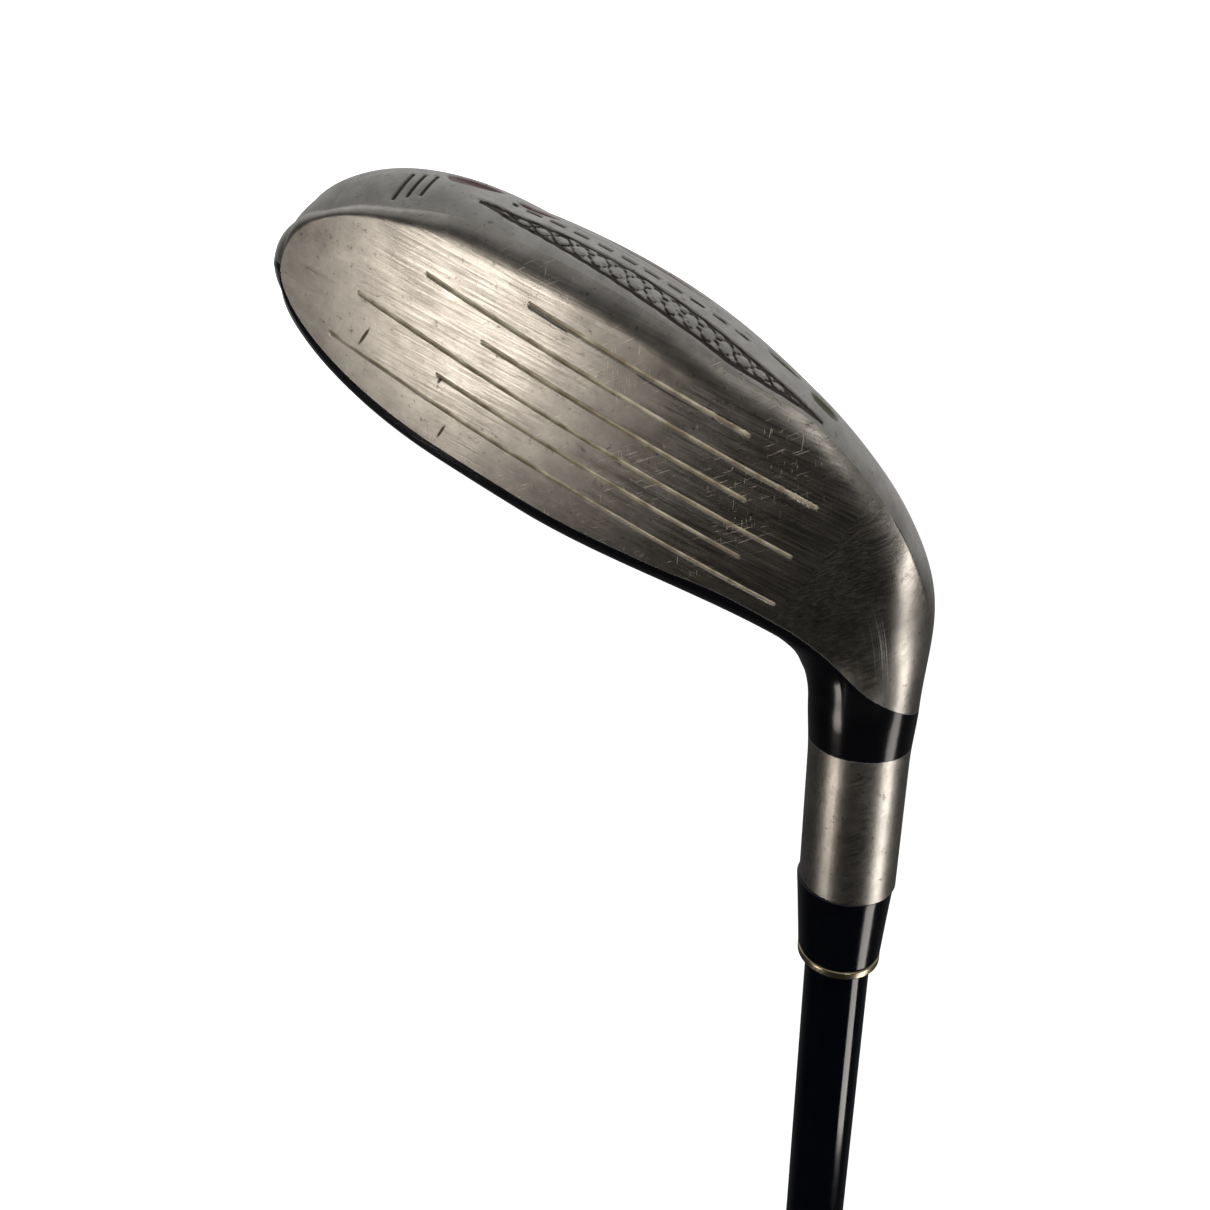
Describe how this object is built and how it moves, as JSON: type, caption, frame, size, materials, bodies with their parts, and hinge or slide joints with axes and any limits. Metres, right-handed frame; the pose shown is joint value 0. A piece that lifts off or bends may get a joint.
==
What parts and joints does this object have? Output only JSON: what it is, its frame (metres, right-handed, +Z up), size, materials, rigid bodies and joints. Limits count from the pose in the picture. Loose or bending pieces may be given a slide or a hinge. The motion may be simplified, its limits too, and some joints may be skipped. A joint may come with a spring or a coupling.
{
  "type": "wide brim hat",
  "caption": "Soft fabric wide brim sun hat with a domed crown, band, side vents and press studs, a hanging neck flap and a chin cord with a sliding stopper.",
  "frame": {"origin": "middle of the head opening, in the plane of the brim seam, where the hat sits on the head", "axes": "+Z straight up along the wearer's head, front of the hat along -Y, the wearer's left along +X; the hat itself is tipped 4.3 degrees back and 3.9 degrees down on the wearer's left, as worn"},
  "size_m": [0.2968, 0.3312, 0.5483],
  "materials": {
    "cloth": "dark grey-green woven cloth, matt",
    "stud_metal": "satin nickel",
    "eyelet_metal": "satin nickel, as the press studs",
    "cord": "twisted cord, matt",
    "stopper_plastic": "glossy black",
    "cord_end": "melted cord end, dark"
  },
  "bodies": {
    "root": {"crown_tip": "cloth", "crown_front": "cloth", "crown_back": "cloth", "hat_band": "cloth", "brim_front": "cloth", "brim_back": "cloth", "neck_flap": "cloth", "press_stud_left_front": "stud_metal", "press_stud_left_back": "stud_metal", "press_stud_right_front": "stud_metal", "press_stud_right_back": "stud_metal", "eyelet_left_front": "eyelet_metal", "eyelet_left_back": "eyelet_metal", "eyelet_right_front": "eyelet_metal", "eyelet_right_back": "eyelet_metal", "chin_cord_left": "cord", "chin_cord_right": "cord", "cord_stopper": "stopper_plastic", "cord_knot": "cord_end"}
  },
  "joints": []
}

• Task objective: Report only the number of lines in the listing that contain the word "caption".

• Solution to this problem: 2